Syrian regime smashes Homs with shells and rockets in unrelenting offensive

Mohammed Saleh, who lives near Homs, tried to reach the Khalidiya area of the city yesterday. “They cut phone lines, landline and mobile, from 8.30am to 1pm, when the landlines but not the mobile lines came back. I have now gone further away, but can still hear the bombing even though I am now 25 km (15m) away.”

Mr Assad’s forces launched a near simultaneous assault on the town of Zabadani near Damascus, said the Syrian Observatory for Human Rights, a London-based group. Troops backed by armoured vehicles carried out the attack, supported by “heavy tank-shelling”. Across the country, a total of 66 people were killed yesterday, according to the Observatory.

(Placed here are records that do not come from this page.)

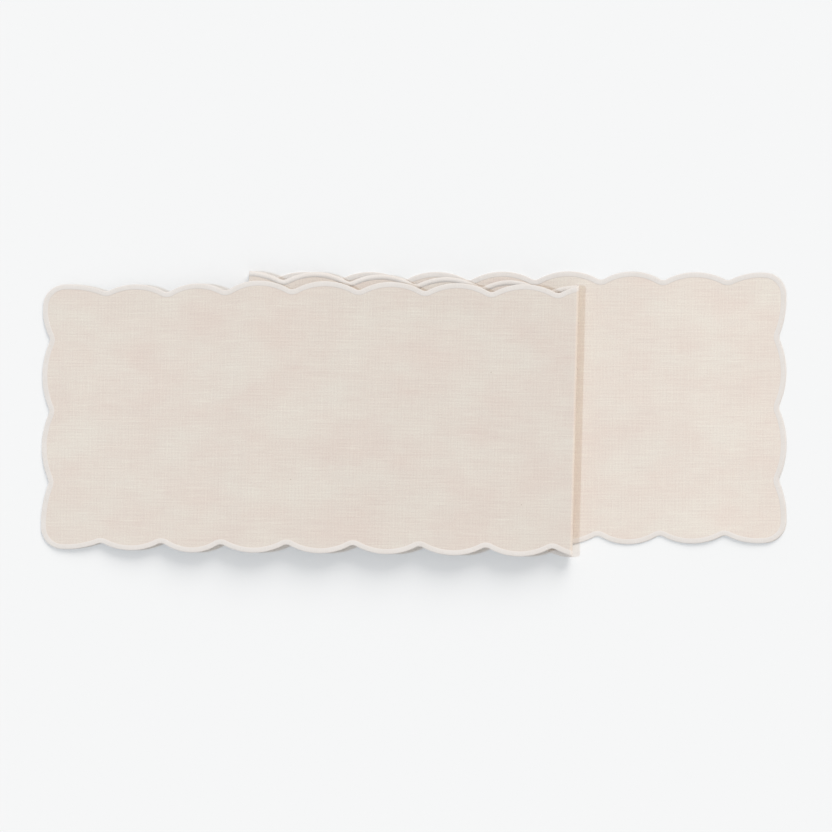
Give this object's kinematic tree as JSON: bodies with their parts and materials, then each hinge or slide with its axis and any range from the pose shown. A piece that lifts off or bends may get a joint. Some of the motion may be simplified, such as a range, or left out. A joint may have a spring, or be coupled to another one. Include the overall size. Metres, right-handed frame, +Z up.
{
  "type": "table runner",
  "caption": "Linen table runner with a scalloped satin-stitched border, folded in three like a Z; it pulls open to its full length.",
  "frame": {"origin": "on the table, under the centre of the folded runner's bounding box", "axes": "+X along the runner towards the bottom panel's scalloped end, +Y towards the back long edge, +Z up"},
  "size_m": [0.9756, 0.3734, 0.0243],
  "materials": {
    "linen": "plain-weave natural linen, matte",
    "satin_stitch": "off-white satin stitch, soft sheen"
  },
  "bodies": {
    "bottom": {"bottom_linen": "linen", "bottom_border_back": "satin_stitch", "bottom_border_front": "satin_stitch", "bottom_border_end": "satin_stitch"},
    "left_fold": {"left_fold_linen": "linen", "left_fold_border_back": "satin_stitch", "left_fold_border_front": "satin_stitch"},
    "middle": {"middle_linen": "linen", "middle_border_back": "satin_stitch", "middle_border_front": "satin_stitch"},
    "right_fold": {"right_fold_linen": "linen", "right_fold_border_back": "satin_stitch", "right_fold_border_front": "satin_stitch"},
    "top": {"top_linen": "linen", "top_border_back": "satin_stitch", "top_border_front": "satin_stitch"},
    "overhang": {"overhang_linen": "linen", "overhang_border_back": "satin_stitch", "overhang_border_front": "satin_stitch", "overhang_border_end": "satin_stitch"}
  },
  "joints": [
    {"name": "left_fold_lower_bend", "type": "hinge", "parent": "bottom", "child": "left_fold", "pos_m": [-0.21804, 0.0086, 0.00075], "axis": [-0.0201, -0.9998, 0], "range_deg": [0, 91.21], "deforming": ["left_fold_linen", "left_fold_border_back", "left_fold_border_front"]},
    {"name": "left_fold_upper_bend", "type": "hinge", "parent": "left_fold", "child": "middle", "pos_m": [-0.21762, 0.00818, 0.02116], "axis": [-0.0201, -0.9998, 0], "range_deg": [0, 91.21]},
    {"name": "right_fold_lower_bend", "type": "hinge", "parent": "middle", "child": "right_fold", "pos_m": [0.21005, -0.00901, 0.00308], "axis": [0.0249, 0.9997, -0.0002], "range_deg": [0, 91.21], "deforming": ["right_fold_linen", "right_fold_border_back", "right_fold_border_front"]},
    {"name": "right_fold_upper_bend", "type": "hinge", "parent": "right_fold", "child": "top", "pos_m": [0.21048, -0.00933, 0.02349], "axis": [0.0249, 0.9997, -0.0002], "range_deg": [0, 91.21]},
    {"name": "overhang_bend", "type": "hinge", "parent": "top", "child": "overhang", "pos_m": [-0.2145, -0.00525, 0.02349], "axis": [0.0201, 0.9998, -0.0002], "range_deg": [0, 4.75]}
  ],
  "couplings": [
    {"joint": "left_fold_upper_bend", "follows": "left_fold_lower_bend", "ratio": 1},
    {"joint": "right_fold_lower_bend", "follows": "left_fold_lower_bend", "ratio": 1},
    {"joint": "right_fold_upper_bend", "follows": "left_fold_lower_bend", "ratio": 1},
    {"joint": "overhang_bend", "follows": "left_fold_lower_bend", "ratio": 0.05207}
  ]
}
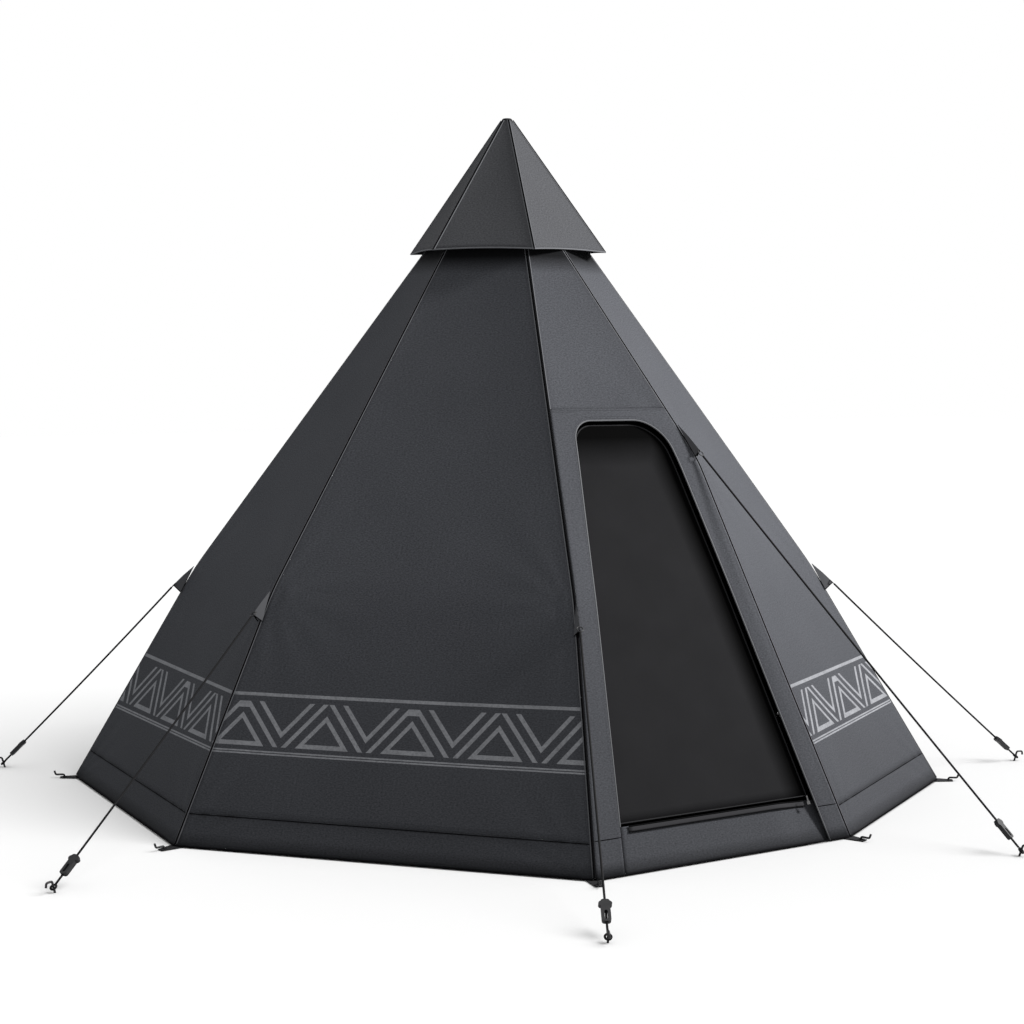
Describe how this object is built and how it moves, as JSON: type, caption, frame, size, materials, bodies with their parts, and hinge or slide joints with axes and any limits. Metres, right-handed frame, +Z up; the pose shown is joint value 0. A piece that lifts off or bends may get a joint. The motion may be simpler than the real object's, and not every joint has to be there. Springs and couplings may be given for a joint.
{
  "type": "teepee tent",
  "caption": "Multi-sided teepee tent: fabric panels around a centre pole, separate vent hood, arched door, guy ropes with sliding runners, and driven pegs.",
  "frame": {"origin": "on the ground under the centre pole, on the underside of the groundsheet", "axes": "+Z up along the pole; -Y towards the door; +X to the right of the door seen from outside"},
  "size_m": [4.5902, 4.5391, 2.966],
  "materials": {
    "wall_fabric": "woven, matte, with a printed band",
    "hood_fabric": "woven, matte",
    "piping": "corded edge, matte",
    "webbing": "ribbed webbing, matte",
    "mesh_fabric": "fine mesh, matte",
    "pole_steel": "powder coated",
    "rubber": "moulded, matte",
    "groundsheet": "coated, smooth",
    "zip_tape": "woven tape with a nylon coil",
    "zip_metal": "satin",
    "peg_steel": "black, satin",
    "rope": "braided, matte",
    "runner_plastic": "moulded, satin"
  },
  "bodies": {
    "shell": {"wall_panel_1": "wall_fabric", "wall_panel_2": "wall_fabric", "wall_panel_3": "wall_fabric", "wall_panel_4": "wall_fabric", "wall_panel_5": "wall_fabric", "wall_panel_6": "wall_fabric", "wall_panel_7": "wall_fabric", "skirt_panel_1": "wall_fabric", "skirt_panel_2": "wall_fabric", "skirt_panel_3": "wall_fabric", "skirt_panel_4": "wall_fabric", "skirt_panel_5": "wall_fabric", "skirt_panel_6": "wall_fabric", "skirt_panel_7": "wall_fabric", "door_top_panel": "wall_fabric", "door_surround": "wall_fabric", "door_sill": "wall_fabric", "door_binding": "piping", "door_zip": "zip_tape", "ridge_piping": "piping", "vent_mesh": "mesh_fabric", "crown_boot": "webbing", "vent_hood": "hood_fabric", "hood_piping": "piping", "hood_straps": "webbing", "pole_section_1": "pole_steel", "pole_section_2": "pole_steel", "pole_section_3": "pole_steel", "pole_section_4": "pole_steel", "pole_foot": "rubber", "pole_finial": "rubber", "groundsheet": "groundsheet", "guy_tabs": "webbing", "guy_rings": "peg_steel", "guy_rope_1": "rope", "guy_rope_2": "rope", "guy_rope_3": "rope", "guy_rope_4": "rope", "guy_rope_5": "rope", "guy_rope_6": "rope", "guy_rope_7": "rope", "guy_rope_8": "rope", "peg_loops": "rope", "guy_pegs": "peg_steel", "corner_pegs": "peg_steel", "corner_straps": "webbing"},
    "inner_door": {"inner_door": "mesh_fabric"},
    "zip_slider": {"zip_slider": "zip_metal"},
    "guy_runner_1": {"guy_runner_1": "runner_plastic"},
    "guy_runner_2": {"guy_runner_2": "runner_plastic"},
    "guy_runner_3": {"guy_runner_3": "runner_plastic"},
    "guy_runner_4": {"guy_runner_4": "runner_plastic"},
    "guy_runner_5": {"guy_runner_5": "runner_plastic"},
    "guy_runner_6": {"guy_runner_6": "runner_plastic"},
    "guy_runner_7": {"guy_runner_7": "runner_plastic"},
    "guy_runner_8": {"guy_runner_8": "runner_plastic"}
  },
  "joints": [
    {"name": "door_swing", "type": "hinge", "parent": "shell", "child": "inner_door", "pos_m": [-0.282, -1.18722, 0.89], "axis": [-0.1716, -0.4887, -0.8554], "range_deg": [0, 85]},
    {"name": "zip_slide", "type": "slide", "parent": "shell", "child": "zip_slider", "axis": [-0.9998, -0.0219, 0], "range_m": [0, 0.79]},
    {"name": "runner_1_slide", "type": "slide", "parent": "shell", "child": "guy_runner_1", "axis": [0.5695, -0.4225, 0.7051], "range_m": [0, 0.22]},
    {"name": "runner_2_slide", "type": "slide", "parent": "shell", "child": "guy_runner_2", "axis": [0.7042, 0.3962, 0.5892], "range_m": [0, 0.22]},
    {"name": "runner_3_slide", "type": "slide", "parent": "shell", "child": "guy_runner_3", "axis": [0.359, 0.7246, 0.5883], "range_m": [0, 0.22]},
    {"name": "runner_4_slide", "type": "slide", "parent": "shell", "child": "guy_runner_4", "axis": [-0.3272, 0.6066, 0.7245], "range_m": [0, 0.22]},
    {"name": "runner_5_slide", "type": "slide", "parent": "shell", "child": "guy_runner_5", "axis": [-0.7463, 0.1406, 0.6506], "range_m": [0, 0.22]},
    {"name": "runner_6_slide", "type": "slide", "parent": "shell", "child": "guy_runner_6", "axis": [-0.7603, -0.1437, 0.6334], "range_m": [0, 0.22]},
    {"name": "runner_7_slide", "type": "slide", "parent": "shell", "child": "guy_runner_7", "axis": [-0.3871, -0.6704, 0.633], "range_m": [0, 0.22]},
    {"name": "runner_8_slide", "type": "slide", "parent": "shell", "child": "guy_runner_8", "axis": [0.2474, -0.7331, 0.6336], "range_m": [0, 0.22]}
  ]
}
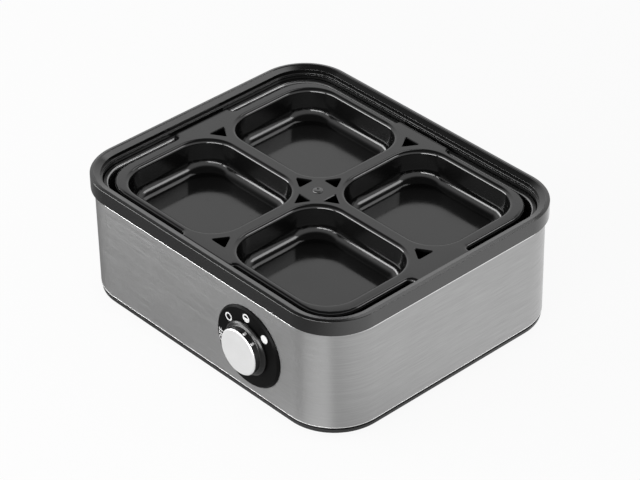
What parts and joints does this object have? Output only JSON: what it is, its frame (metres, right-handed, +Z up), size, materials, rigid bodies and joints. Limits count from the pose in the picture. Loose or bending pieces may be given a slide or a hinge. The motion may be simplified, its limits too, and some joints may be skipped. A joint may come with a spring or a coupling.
{
  "type": "egg boiler",
  "caption": "Counter-top electric egg boiler: a rounded steel box with a black rim, a lift-out tray of poaching wells and a front heat dial.",
  "frame": {"origin": "on the surface the feet stand on, under the middle of the outline, with the knob and the rear inlet flange counted in the outline", "axes": "+Z up; the dial looks along -Y; +X is to the right for someone who faces the dial"},
  "size_m": [0.2, 0.1754, 0.0733],
  "materials": {
    "black_plastic": "satin moulded black",
    "brushed_steel": "brushed stainless sheet, grain running round the body",
    "coated_bowl": "black non-stick coating on pressed aluminium",
    "silicone": "soft brick-red silicone",
    "gloss_tray": "glossy black non-stick surface",
    "gloss_black": "smooth black moulding",
    "silver_cap": "pale satin cap with a bright bevel",
    "zinc_steel": "zinc-plated steel",
    "foot_rubber": "matt black rubber",
    "phenolic": "dark brown thermoset moulding",
    "ceramic": "off-white ceramic sleeve",
    "brass": "plain brass",
    "heater_sheath": "dull grey heater sheath",
    "lead_brown": "brown insulation",
    "lead_red": "red insulation",
    "lead_blue": "blue insulation",
    "lead_green": "green insulation"
  },
  "bodies": {
    "housing": {"base_pan": "black_plastic", "bowl_seal": "silicone", "clamp_bar_left": "zinc_steel", "clamp_bar_right": "zinc_steel", "clamp_nut_left": "zinc_steel", "clamp_nut_right": "zinc_steel", "control_nut": "zinc_steel", "control_tag_in": "brass", "control_tag_out": "brass", "control_washer": "zinc_steel", "dial_plate": "gloss_black", "earth_nut": "zinc_steel", "earth_tag": "brass", "foot_back_left": "foot_rubber", "foot_back_right": "foot_rubber", "foot_front_left": "foot_rubber", "foot_front_right": "foot_rubber", "fuse_clip": "zinc_steel", "heat_shield": "zinc_steel", "heater_pin_left": "zinc_steel", "heater_pin_right": "zinc_steel", "heater_tube": "heater_sheath", "heating_bowl": "coated_bowl", "inlet_nut_left": "zinc_steel", "inlet_nut_right": "zinc_steel", "inlet_pin_earth": "brass", "inlet_pin_live": "brass", "inlet_pin_neutral": "brass", "inlet_screw_left": "zinc_steel", "inlet_screw_right": "zinc_steel", "lead_earth": "lead_green", "lead_fuse": "lead_blue", "lead_heater": "lead_red", "lead_live": "lead_brown", "lead_neutral": "lead_blue", "lead_switched": "lead_red", "limiter": "phenolic", "limiter_nut_left": "zinc_steel", "limiter_nut_right": "zinc_steel", "mains_inlet": "gloss_black", "rotary_control": "phenolic", "shield_nut_left": "zinc_steel", "shield_nut_right": "zinc_steel", "steel_sleeve": "brushed_steel", "thermal_fuse": "ceramic", "tie_screw_back_left": "zinc_steel", "tie_screw_back_right": "zinc_steel", "tie_screw_front_left": "zinc_steel", "tie_screw_front_right": "zinc_steel", "top_rim": "black_plastic"},
    "knob": {"knob_body": "black_plastic", "knob_cap": "silver_cap", "control_shaft": "zinc_steel"},
    "tray": {"cooking_tray": "gloss_tray", "tray_rivet": "zinc_steel"}
  },
  "joints": [
    {"name": "knob_turn", "type": "hinge", "parent": "housing", "child": "knob", "pos_m": [0.0392, -0.0801, 0.0337], "axis": [0, 1, 0], "range_deg": [-120, 24]},
    {"name": "tray_lift", "type": "slide", "parent": "housing", "child": "tray", "axis": [0, 0, 1], "range_m": [0, 0.06]}
  ]
}
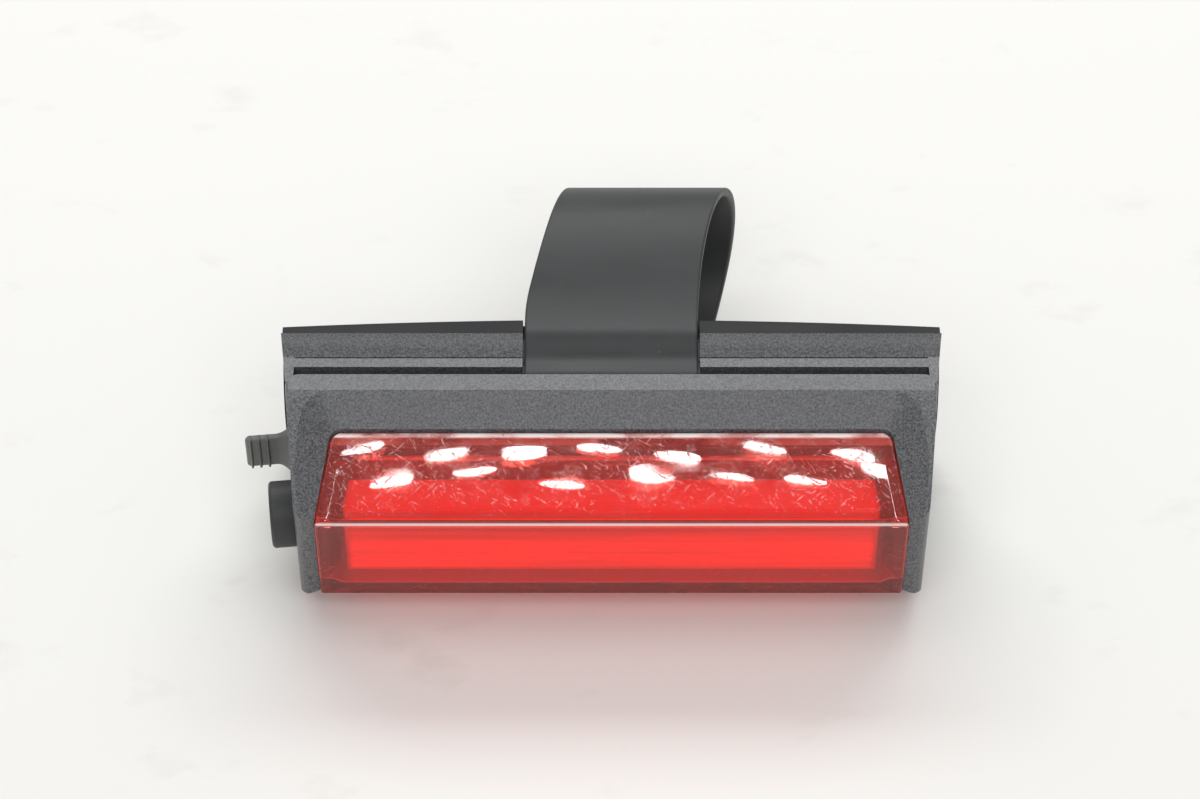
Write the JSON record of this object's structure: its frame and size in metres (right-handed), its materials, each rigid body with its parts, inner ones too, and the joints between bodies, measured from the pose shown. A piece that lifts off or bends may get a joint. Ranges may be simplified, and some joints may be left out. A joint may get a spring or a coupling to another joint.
{
  "type": "bike rear light",
  "caption": "Long bar-shaped bicycle rear light with a folded red lens, a side button, a rubber port cover and a rubber strap loop that holds it to a round seatpost.",
  "frame": {"origin": "on the axis of the seatpost saddle, at the middle of the light's length", "axes": "+X along the light and the seatpost's axis, +Y from the red lens back to the strap's loop, +Z across the light, away from the long side that it lies on"},
  "size_m": [0.1095, 0.0731, 0.0338],
  "materials": {
    "textured_black_polycarbonate": "fine spark texture",
    "clear_red_polycarbonate": "polished, tinted right through",
    "fluorescent_red_acrylic": "polished",
    "red_reflector_plastic": "polished",
    "light_board_laminate": "solder mask",
    "light_emitter_ceramic": "semi gloss",
    "bare_aluminium_sheet": "rolled",
    "moulded_black_nylon": "moulded",
    "pouch_cell_foil": "laminated foil",
    "closed_cell_foam": "matt",
    "lead_insulation": "satin",
    "main_board_laminate": "solder mask",
    "component_epoxy": "matt",
    "zinc_plated_screw_steel": "zinc plated",
    "socket_shell_steel": "nickel plated",
    "socket_tongue_plastic": "matt",
    "switch_body_plastic": "matt",
    "switch_plunger_plastic": "satin",
    "button_silicone": "matt",
    "cover_silicone": "matt",
    "seal_silicone": "satin",
    "pad_silicone": "matt",
    "strap_silicone": "satin with a fine drag grain",
    "stainless_pin_steel": "drawn"
  },
  "bodies": {
    "light_body": {"front_bezel": "textured_black_polycarbonate", "lens": "clear_red_polycarbonate", "light_guide": "fluorescent_red_acrylic", "reflector_tray": "red_reflector_plastic", "led_board": "light_board_laminate", "led_packages": "light_emitter_ceramic", "heat_spreader": "bare_aluminium_sheet", "inner_chassis": "moulded_black_nylon", "battery_cell": "pouch_cell_foil", "battery_foam": "closed_cell_foam", "battery_leads": "lead_insulation", "main_board": "main_board_laminate", "board_components": "component_epoxy", "board_screws": "zinc_plated_screw_steel", "usb_socket_shell": "socket_shell_steel", "usb_socket_tongue": "socket_tongue_plastic", "switch_body": "switch_body_plastic", "rear_seal": "seal_silicone", "rear_housing": "textured_black_polycarbonate", "housing_screws": "zinc_plated_screw_steel", "mount_pad": "pad_silicone", "strap": "strap_silicone", "strap_anchor_pin": "stainless_pin_steel"},
    "power_button": {"power_button": "button_silicone", "switch_plunger": "switch_plunger_plastic"},
    "usb_cover": {"usb_cover": "cover_silicone"},
    "strap_free_end": {"strap_free_end": "strap_silicone"}
  },
  "joints": [
    {"name": "button_press", "type": "slide", "parent": "light_body", "child": "power_button", "axis": [0.9943, 0.1067, 0], "range_m": [0, 0.0005], "stiffness_N_per_m": 1500, "springref_m": -0.0003},
    {"name": "usb_cover_hinge", "type": "hinge", "parent": "light_body", "child": "usb_cover", "pos_m": [-0.0498, -0.02658, 0], "axis": [0, 0, 1], "range_deg": [0, 95], "stiffness_Nm_per_rad": 0.002},
    {"name": "strap_release", "type": "hinge", "parent": "light_body", "child": "strap_free_end", "pos_m": [0, 0.0141, 0.0186], "axis": [-1, 0, 0], "range_deg": [0, 75], "stiffness_Nm_per_rad": 0.03}
  ]
}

Homs, the third-biggest urban centre in Syria found near the country’s western frontier with Lebanon, has become a stronghold for FSA guerrillas and one of their crucial supply routes. The city of about 1 million people has a history of sectarian tension, divided between a Sunni Arab majority, which forms the mainstay of the rebel movement, and Christian and Alawite minorities, many of whom back Mr Assad’s regime.

Experts believe that two explanations may lie behind this renewed assault on the president’s opponents. Mr Assad has been emboldened by the Russian and Chinese veto of a United Nations Security Council resolution that would have endorsed an Arab League peace plan and called on him to step down and transfer power to his deputy. The defeat of this measure has all but eliminated any chance of the Security Council authorising outside military action against his regime, lifting the possibility of Mr Assad facing the kind of campaign that toppled Col Muammar Gaddafi in Libya.

In addition, the Syrian regime probably believes that its Western and Arab opponents will respond to their defeat at the UN by supplying the FSA rebels. Some countries might be willing to provide weapons, others could offer logistical support. This would make it imperative for Mr Assad to strike his enemies before they grow stronger.

His regime blamed the bloodshed in Homs on “terrorist gangs” who were allegedly pounding areas of the city with mortar bombs. They were also responsible for blowing up an oil pipeline running through the area yesterday, according to the official news agency in Damascus. “The security forces are pursuing the terrorists and clashing with them,” reported state television.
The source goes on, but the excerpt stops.